La Frankfurter Allgemeine Zeitung parle d'une lutte de pouvoir entre millionnaires. Une curieuse lutte de pouvoir entre le président Marc Ravalomanana, 59 ans, et le maire déchu d'Antananarivo, Andry Rajoelina, 34 ans. Rajoelina, écrit le journal, veut le pouvoir, à n'importe quel prix. Comme Ravalomanana, c'est un homme d'affaires qui a réussi. Nombreux sont ceux qui le croient téléguidé par la clique de l'ancien président Ratsiraka, note plus loin le journal. Toujours est-il qu'il sait jouer sur la corde de la fierté nationale des Malgaches. Principalement en dénonçant le projet de contrat avec la firme sud-coréenne Daewoo, à savoir la location de terres sur une surface grande comme la moitié de la Belgique. A Madagascar comme ailleurs en Afrique la question des terres est hautement émotionnelle. Vendre des terres à des étrangers passe pour une trahison, la propriété foncière ayant aussi une dimension spirituelle. Les âmes des aieux ne peuvent vivre que là où la terre appartient à leurs descendants. Pour la Süddeutsche Zeitung cette lutte de pouvoir a déjà fait trop de morts pour que le gouvernement puisse espérer un essoufflement du mouvement de contestation. Le maire destitué de la capitale surfe sur une vague de frustration. La Tageszeitung, qui consacre toute une page à Madagascar, évoque très longuement le "deal" avec Daewoo et se demande s'il a encore une chance de se concrétiser, tant il est devenu le symbole de la politique d'un président qui dirige le pays comme son entreprise.

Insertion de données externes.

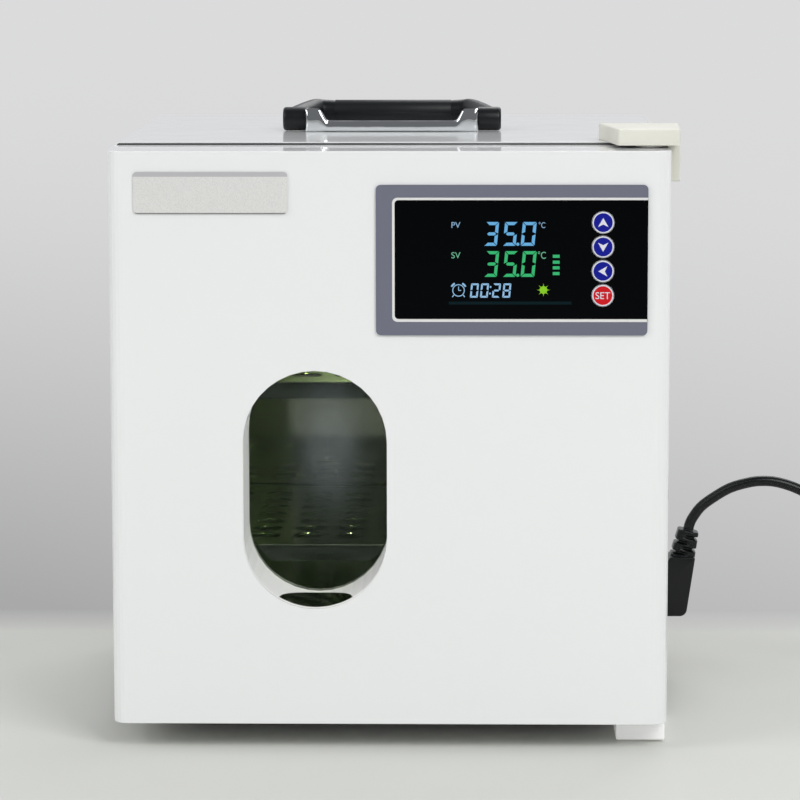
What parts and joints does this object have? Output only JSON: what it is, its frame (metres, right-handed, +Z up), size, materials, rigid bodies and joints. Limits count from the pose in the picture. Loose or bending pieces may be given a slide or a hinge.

Enfin en plus bref, et à propos de la République démocratique du Congo, la Tageszeitung constate un soupçon de normalité dans l'est du pays. La fin provisoire de la rébellion de Laurent Nkunda et la coopération militaire entre le Rwanda et le Congo apaisent momentanément la situation, écrit le journal. Goma respire, les bars et les hôtels sont pleins. Mais la nouvelle campagne contre les milices hutues rwandaises et l'indiscipline de l'armée congolaise comportent de nombreux risques.